Layla, who was wonderfully three-dimensional, provided many of the lighter moments. She’s fairly close in age to Edie and their relationship is more best friend that step-parent and child. Layla smokes cheroots, dresses like an opera dancer, and is delightfully candid about everything in polite society.
Edie summons Layla when she begins to fear she’s frigid:
“Layla collapsed back into her corner. ‘So the duke goes at it so long that you’re wincing.’
‘He’s simply too big.’
A short silence ensued.
‘I could say something, but I won’t,’ Layla said with a sigh. ‘It would be indelicate.’” (James 198).

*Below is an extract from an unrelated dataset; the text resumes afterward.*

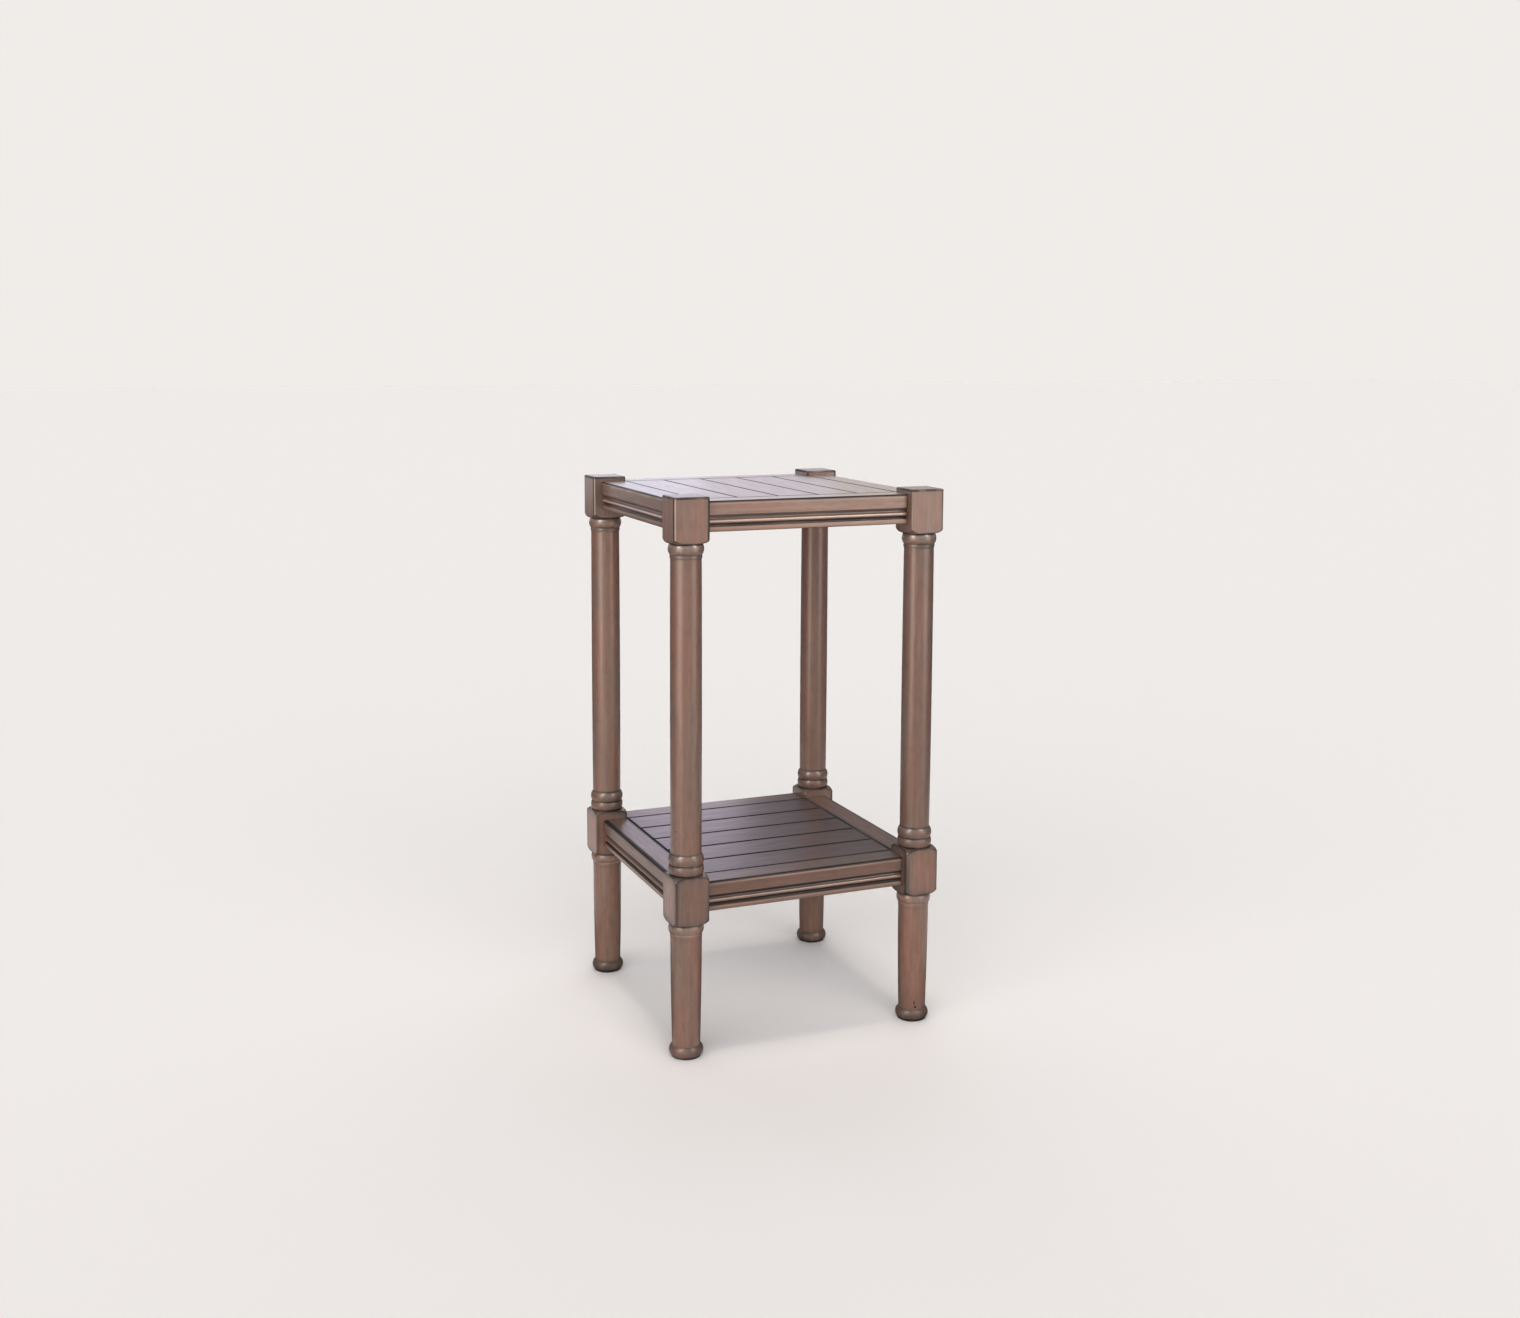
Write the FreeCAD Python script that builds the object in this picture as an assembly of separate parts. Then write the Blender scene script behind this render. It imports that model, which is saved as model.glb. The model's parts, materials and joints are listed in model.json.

Now that I’ve laid out the plot, you’re probably wondering what this has to do with Rapunzel. Gowan’s estate contains an old and crumbling tower from the thirteenth century. It’s long since abandoned, and the locals fear it’s haunted. Edie refurbishes the tower and locks herself away with her music when she and Gowan seem unable to reconcile. There she is an unreachable to him as a story-book princess, the sounds of her cello drifting down like fairy music.
The tower isn’t just a plot device, it’s a metaphor for how locked away Edie is emotionally and how Gowan is able to hear, but not reach out to his wife.
This was a perfect fairy-tale romance for me. It easily could have fallen short in the conflict category (Edie and Gowan just need to communicate), but James’ makes their misunderstandings so tied into their respective characters and painful histories that it makes sense when they are pulled apart. That coupled with excellent secondary characters and a good dose of humor makes Once Upon a Tower a new favorite for me.